Early in the book, Cohen appears to conflate pan-Arab nationalism with Palestinian Arab nationalism - the former of which was far better established than the latter - and somewhat weakens his case when he claims that most Palestinian Arabs were nationalists. But by the end, when he takes a closer look at Palestinian Arab nationalism and its failure to stop collaboration with the Jews, he gets closer to understanding the truth - that specifically Palestinian Arab nationalism was always a shallow movement that didn't interest Palestinian Arabs themselves enough to fight and die for their own cause. Palestinian Arabs were more loyal towards their clans and villages than towards any sort of national cause, and even the nationalists were split between the absolutists, the ones that favored partition, the pan-Arab Greater Syrians and the Abdullah-oriented "Jordan option" advocates. (The relative ease in which the West Bank Arabs allowed themselves to become annexed to Jordan shows that the purely Palestinian Arab nationalism was weak even in their epicenter.)
Often, the outside Arab armies seemed to be more interested in fighting Zionism than the supposed victims of Zionism themselves.
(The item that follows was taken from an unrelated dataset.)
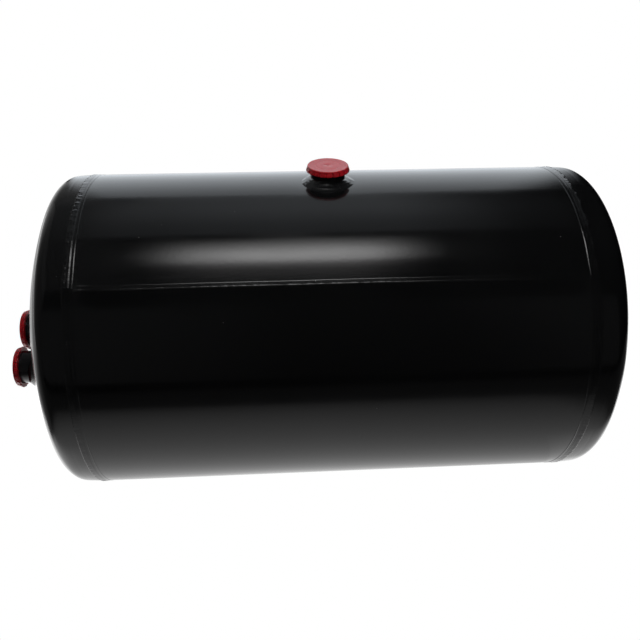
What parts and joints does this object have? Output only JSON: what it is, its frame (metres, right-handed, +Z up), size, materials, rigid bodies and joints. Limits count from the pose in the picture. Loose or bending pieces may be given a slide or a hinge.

Cohen brings a number of examples where Arab villages fought to keep outside forces away, and many made peace pacts with nearby Jewish settlements. These pacts are part of the reason many Arabs stayed safely in Israel.
Cohen's reasons for the failure of Palestinian Arab nationalism dwells on these divisive factors and the relative success of Zionist intelligence and organization. He is too post-Zionist to entertain the notion that Palestinian Arab nationalism's failure was because it was from the start a negative movement, not a positive one - it was always more to stop Zionism than to build an independent Palestinian state. This is the real reason that it was so shallow and vulnerable to so many divisions - it was not an ideology so much as a violent reaction to a different ideology. No national movement can sustain itself if it is based mostly on the negation of another national movement.
Despite its flaws, this well-researched book is a very important addition to the history of the Palestinian Arabs and of Zionism.